INFORMATION SHOWN:
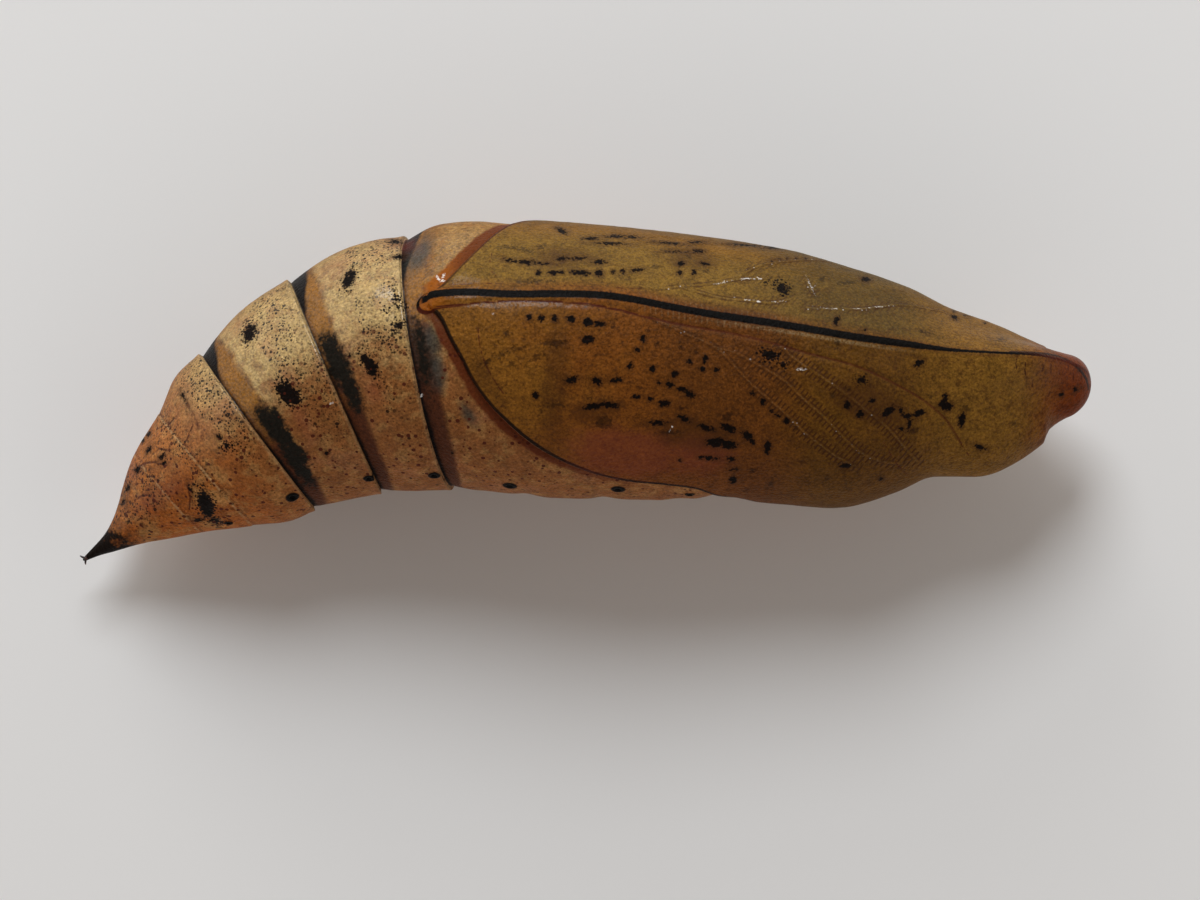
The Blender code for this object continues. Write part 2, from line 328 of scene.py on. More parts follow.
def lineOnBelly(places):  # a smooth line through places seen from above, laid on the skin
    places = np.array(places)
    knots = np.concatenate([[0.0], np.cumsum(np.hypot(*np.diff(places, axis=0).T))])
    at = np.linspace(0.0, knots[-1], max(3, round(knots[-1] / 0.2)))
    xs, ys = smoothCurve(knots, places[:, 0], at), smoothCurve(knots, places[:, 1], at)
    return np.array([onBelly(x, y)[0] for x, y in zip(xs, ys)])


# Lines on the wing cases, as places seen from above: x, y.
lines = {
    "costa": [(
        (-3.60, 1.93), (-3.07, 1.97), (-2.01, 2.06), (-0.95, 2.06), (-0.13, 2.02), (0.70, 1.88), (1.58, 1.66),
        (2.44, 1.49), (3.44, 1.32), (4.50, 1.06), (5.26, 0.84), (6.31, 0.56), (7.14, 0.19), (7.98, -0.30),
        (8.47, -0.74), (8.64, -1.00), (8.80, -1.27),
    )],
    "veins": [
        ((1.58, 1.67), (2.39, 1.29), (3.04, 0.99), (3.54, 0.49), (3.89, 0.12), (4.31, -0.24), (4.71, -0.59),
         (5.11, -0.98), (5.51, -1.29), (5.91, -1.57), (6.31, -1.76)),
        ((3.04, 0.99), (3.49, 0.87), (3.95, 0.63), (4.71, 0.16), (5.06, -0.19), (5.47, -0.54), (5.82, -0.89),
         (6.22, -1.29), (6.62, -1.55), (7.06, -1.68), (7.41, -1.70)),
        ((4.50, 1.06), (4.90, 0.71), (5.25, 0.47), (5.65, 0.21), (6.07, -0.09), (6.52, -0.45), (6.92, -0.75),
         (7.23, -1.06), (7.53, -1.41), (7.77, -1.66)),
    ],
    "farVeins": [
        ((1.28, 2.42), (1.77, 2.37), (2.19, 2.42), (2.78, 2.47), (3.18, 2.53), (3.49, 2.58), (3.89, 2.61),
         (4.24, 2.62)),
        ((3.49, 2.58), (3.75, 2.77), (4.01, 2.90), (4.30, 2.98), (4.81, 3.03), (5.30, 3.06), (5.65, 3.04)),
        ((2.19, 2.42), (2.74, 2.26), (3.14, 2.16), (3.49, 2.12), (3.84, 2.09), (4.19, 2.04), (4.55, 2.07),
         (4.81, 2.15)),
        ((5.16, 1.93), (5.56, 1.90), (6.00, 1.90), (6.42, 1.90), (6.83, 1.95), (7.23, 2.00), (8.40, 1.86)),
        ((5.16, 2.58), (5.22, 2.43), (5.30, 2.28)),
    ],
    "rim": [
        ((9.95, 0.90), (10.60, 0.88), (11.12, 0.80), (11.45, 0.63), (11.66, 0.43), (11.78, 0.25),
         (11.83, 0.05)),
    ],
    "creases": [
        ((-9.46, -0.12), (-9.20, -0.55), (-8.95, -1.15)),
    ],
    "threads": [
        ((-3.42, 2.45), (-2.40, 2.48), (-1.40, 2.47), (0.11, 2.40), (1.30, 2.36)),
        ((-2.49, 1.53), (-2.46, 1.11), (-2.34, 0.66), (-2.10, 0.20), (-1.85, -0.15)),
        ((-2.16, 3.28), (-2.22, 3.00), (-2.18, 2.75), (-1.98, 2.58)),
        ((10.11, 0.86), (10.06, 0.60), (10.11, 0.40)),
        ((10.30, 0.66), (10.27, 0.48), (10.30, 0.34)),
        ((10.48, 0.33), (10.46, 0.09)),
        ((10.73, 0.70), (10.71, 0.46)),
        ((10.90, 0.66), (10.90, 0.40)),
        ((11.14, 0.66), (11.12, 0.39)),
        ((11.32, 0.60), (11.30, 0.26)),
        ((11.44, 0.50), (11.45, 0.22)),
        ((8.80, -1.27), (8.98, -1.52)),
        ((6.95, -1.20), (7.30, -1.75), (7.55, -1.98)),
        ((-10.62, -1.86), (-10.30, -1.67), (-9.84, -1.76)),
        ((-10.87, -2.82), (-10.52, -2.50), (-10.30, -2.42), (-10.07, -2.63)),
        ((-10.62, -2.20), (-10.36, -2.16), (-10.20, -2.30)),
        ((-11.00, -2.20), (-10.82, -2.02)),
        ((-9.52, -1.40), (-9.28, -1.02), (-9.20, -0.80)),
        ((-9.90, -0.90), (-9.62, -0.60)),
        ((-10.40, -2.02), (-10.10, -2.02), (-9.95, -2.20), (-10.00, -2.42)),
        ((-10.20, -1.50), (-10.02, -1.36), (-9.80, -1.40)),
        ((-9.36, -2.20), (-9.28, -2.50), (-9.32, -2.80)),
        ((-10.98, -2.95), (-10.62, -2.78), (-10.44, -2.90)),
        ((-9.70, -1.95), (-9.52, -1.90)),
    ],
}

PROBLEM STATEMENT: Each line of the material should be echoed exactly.

TASK RESPONSE:
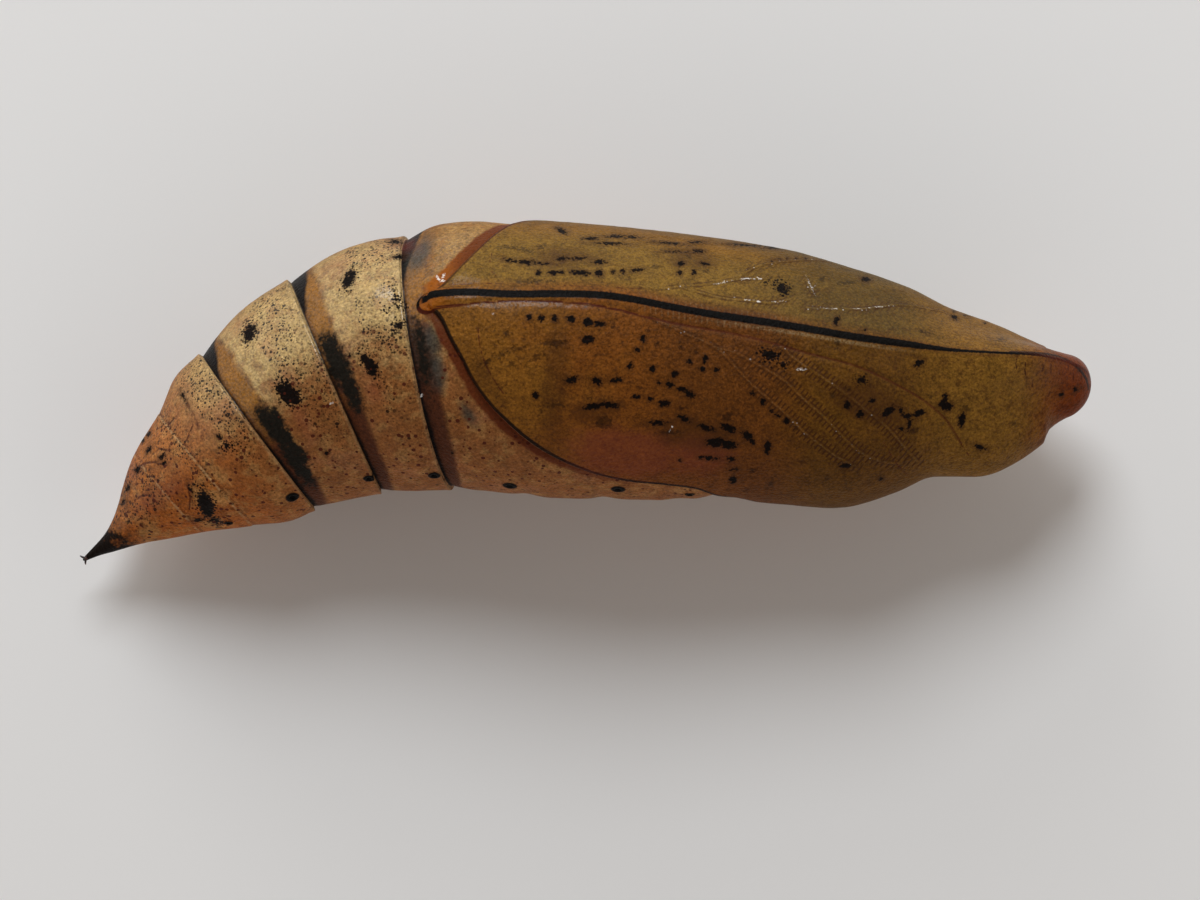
The Blender code for this object continues. Write part 2, from line 328 of scene.py on. More parts follow.
def lineOnBelly(places):  # a smooth line through places seen from above, laid on the skin
    places = np.array(places)
    knots = np.concatenate([[0.0], np.cumsum(np.hypot(*np.diff(places, axis=0).T))])
    at = np.linspace(0.0, knots[-1], max(3, round(knots[-1] / 0.2)))
    xs, ys = smoothCurve(knots, places[:, 0], at), smoothCurve(knots, places[:, 1], at)
    return np.array([onBelly(x, y)[0] for x, y in zip(xs, ys)])


# Lines on the wing cases, as places seen from above: x, y.
lines = {
    "costa": [(
        (-3.60, 1.93), (-3.07, 1.97), (-2.01, 2.06), (-0.95, 2.06), (-0.13, 2.02), (0.70, 1.88), (1.58, 1.66),
        (2.44, 1.49), (3.44, 1.32), (4.50, 1.06), (5.26, 0.84), (6.31, 0.56), (7.14, 0.19), (7.98, -0.30),
        (8.47, -0.74), (8.64, -1.00), (8.80, -1.27),
    )],
    "veins": [
        ((1.58, 1.67), (2.39, 1.29), (3.04, 0.99), (3.54, 0.49), (3.89, 0.12), (4.31, -0.24), (4.71, -0.59),
         (5.11, -0.98), (5.51, -1.29), (5.91, -1.57), (6.31, -1.76)),
        ((3.04, 0.99), (3.49, 0.87), (3.95, 0.63), (4.71, 0.16), (5.06, -0.19), (5.47, -0.54), (5.82, -0.89),
         (6.22, -1.29), (6.62, -1.55), (7.06, -1.68), (7.41, -1.70)),
        ((4.50, 1.06), (4.90, 0.71), (5.25, 0.47), (5.65, 0.21), (6.07, -0.09), (6.52, -0.45), (6.92, -0.75),
         (7.23, -1.06), (7.53, -1.41), (7.77, -1.66)),
    ],
    "farVeins": [
        ((1.28, 2.42), (1.77, 2.37), (2.19, 2.42), (2.78, 2.47), (3.18, 2.53), (3.49, 2.58), (3.89, 2.61),
         (4.24, 2.62)),
        ((3.49, 2.58), (3.75, 2.77), (4.01, 2.90), (4.30, 2.98), (4.81, 3.03), (5.30, 3.06), (5.65, 3.04)),
        ((2.19, 2.42), (2.74, 2.26), (3.14, 2.16), (3.49, 2.12), (3.84, 2.09), (4.19, 2.04), (4.55, 2.07),
         (4.81, 2.15)),
        ((5.16, 1.93), (5.56, 1.90), (6.00, 1.90), (6.42, 1.90), (6.83, 1.95), (7.23, 2.00), (8.40, 1.86)),
        ((5.16, 2.58), (5.22, 2.43), (5.30, 2.28)),
    ],
    "rim": [
        ((9.95, 0.90), (10.60, 0.88), (11.12, 0.80), (11.45, 0.63), (11.66, 0.43), (11.78, 0.25),
         (11.83, 0.05)),
    ],
    "creases": [
        ((-9.46, -0.12), (-9.20, -0.55), (-8.95, -1.15)),
    ],
    "threads": [
        ((-3.42, 2.45), (-2.40, 2.48), (-1.40, 2.47), (0.11, 2.40), (1.30, 2.36)),
        ((-2.49, 1.53), (-2.46, 1.11), (-2.34, 0.66), (-2.10, 0.20), (-1.85, -0.15)),
        ((-2.16, 3.28), (-2.22, 3.00), (-2.18, 2.75), (-1.98, 2.58)),
        ((10.11, 0.86), (10.06, 0.60), (10.11, 0.40)),
        ((10.30, 0.66), (10.27, 0.48), (10.30, 0.34)),
        ((10.48, 0.33), (10.46, 0.09)),
        ((10.73, 0.70), (10.71, 0.46)),
        ((10.90, 0.66), (10.90, 0.40)),
        ((11.14, 0.66), (11.12, 0.39)),
        ((11.32, 0.60), (11.30, 0.26)),
        ((11.44, 0.50), (11.45, 0.22)),
        ((8.80, -1.27), (8.98, -1.52)),
        ((6.95, -1.20), (7.30, -1.75), (7.55, -1.98)),
        ((-10.62, -1.86), (-10.30, -1.67), (-9.84, -1.76)),
        ((-10.87, -2.82), (-10.52, -2.50), (-10.30, -2.42), (-10.07, -2.63)),
        ((-10.62, -2.20), (-10.36, -2.16), (-10.20, -2.30)),
        ((-11.00, -2.20), (-10.82, -2.02)),
        ((-9.52, -1.40), (-9.28, -1.02), (-9.20, -0.80)),
        ((-9.90, -0.90), (-9.62, -0.60)),
        ((-10.40, -2.02), (-10.10, -2.02), (-9.95, -2.20), (-10.00, -2.42)),
        ((-10.20, -1.50), (-10.02, -1.36), (-9.80, -1.40)),
        ((-9.36, -2.20), (-9.28, -2.50), (-9.32, -2.80)),
        ((-10.98, -2.95), (-10.62, -2.78), (-10.44, -2.90)),
        ((-9.70, -1.95), (-9.52, -1.90)),
    ],
}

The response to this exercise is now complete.